Elissa's first "tattoo". Yes that is Freddo Frog. No, this blog isn't sponsored by Cadbury, but if the money is right, my journalistic integrity is, shall we say, negotiable.
I was listening to a podcast (Jumping Monkeys , episode 8) today in which Leo Laporte described his 15 year old daughter giving him a power point presentation on why she should be allowed to get a nose piercing. Fortunately, this still is a long way away, but I can imagine this situation without too much difficulty.
While I'm on a slightly animal theme (Frog's and monkey's have both got a mention so far), I might as well go for the hat trick and try explain "The Bear Game". Actually, it's recently split, there are now two variants of the bear game, one upstairs and one downstairs.
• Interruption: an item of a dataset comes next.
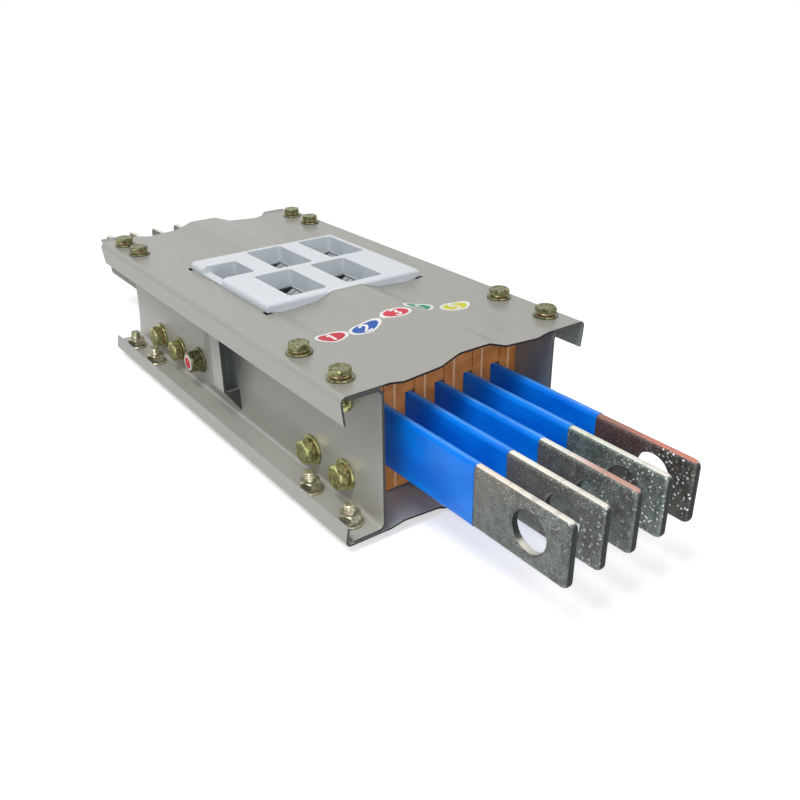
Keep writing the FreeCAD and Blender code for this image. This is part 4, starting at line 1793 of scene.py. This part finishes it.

The upstairs version involves a cave, which consists of the space between the spare bed and the wall, improved with a couple of flat mattresses. Essentially, someone has to be the bear (usually me, at least first go) and wait in the cave, generally asleep. The person then comes around and wakes the bear up, asking whether or not the bear is a "friendly one". If not, and I'm usually instructed to not be friendly, but rather "hungry" then growling and chasing are usually all that's required. Occasionally the bear is allowed to be friendly, which generally requires allowing Elissa to crawl over the top of me to get into the cave after which I'm allowed to turn around, so that the two of us are facing each other in the cave, with my legs hanging out the entrance. At this point various fictional people/animals/toys come past and ask if they too, can enter the cave. I've no idea what the criteria is for entry, but very few are allowed in.
The downstairs version is completely different. Elissa makes a house by lining up a row of toys in a line across one end of the "toy room" downstairs, with Isaac's door toy as the means of entry. Other toys and furniture are dragged in to make the rest of the wall, quite effectively dividing the room into two parts. We both have to get into the house by Isaac's door. Once inside Elissa says that there are three (or four or five, or ten, depending on what she thinks she can get away with) bears asleep in the house, and that we have to get them out. I then have to come up with "tricks" to get them out, one at a time. This is usually things like leaving a trail of honey going through the door, pretending to be the bears parents and calling on the phone to ask the bear to come to dinner, or hiding and making dinosaur noises to scare the bears away. The usual stuff.